The content may change dramatically as the software release approaches and more information becomes available.

The Microsoft Office Open XML, often denoted by its .docx file extension, is an export/import (non-native) file format to be used by the upcoming release of Microsoft Office, Office 2007. Microsoft has stated it will be an open standard, and has submitted it to the ECMA standardization process. Microsoft has claimed it will later submit the format to ISO. ECMA announced on December 9, 2005 that it had accepted Microsoft's proposal to document the format as a proposed standard.
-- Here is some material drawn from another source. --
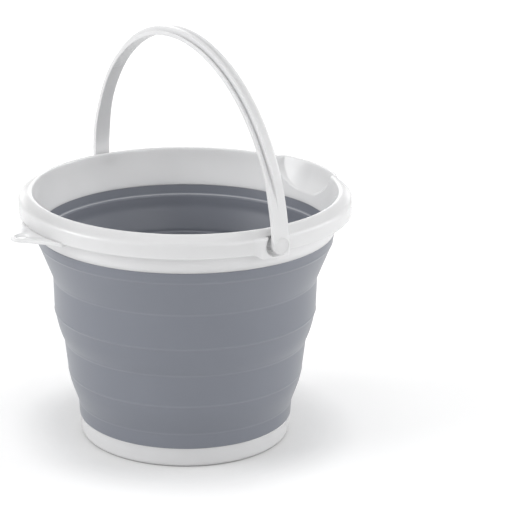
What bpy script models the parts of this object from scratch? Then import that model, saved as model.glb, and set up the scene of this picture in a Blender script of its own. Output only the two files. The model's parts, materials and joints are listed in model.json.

The ECMA technical committee developing the proposal is comprised of representatives from Apple, the British Library, Canon, Intel, Microsoft, NextPage, Novell, Pioneer, Statoil ASA and Toshiba.

Microsoft has claimed that Open XML will be an open file format. However, the only published detailed analysis of accompanying legal documents concludes that Microsoft has sent a mixed message to developers regarding licensing of the file format. Microsoft apparently has not responded to that article. A Microsoft spokesman has stated that Open XML will be subject to the same ["covenant not to sue"] as the Microsoft Office 2003 XML Reference Schemas. However, the wording employed in that document is far more restrictive of developer rights than the wording used in [covenant] provided by Sun Microsystems for Open Document Format (ODF); moreover, a public draft license for packaging conventions to be used with the Open XML formats has raised further concerns.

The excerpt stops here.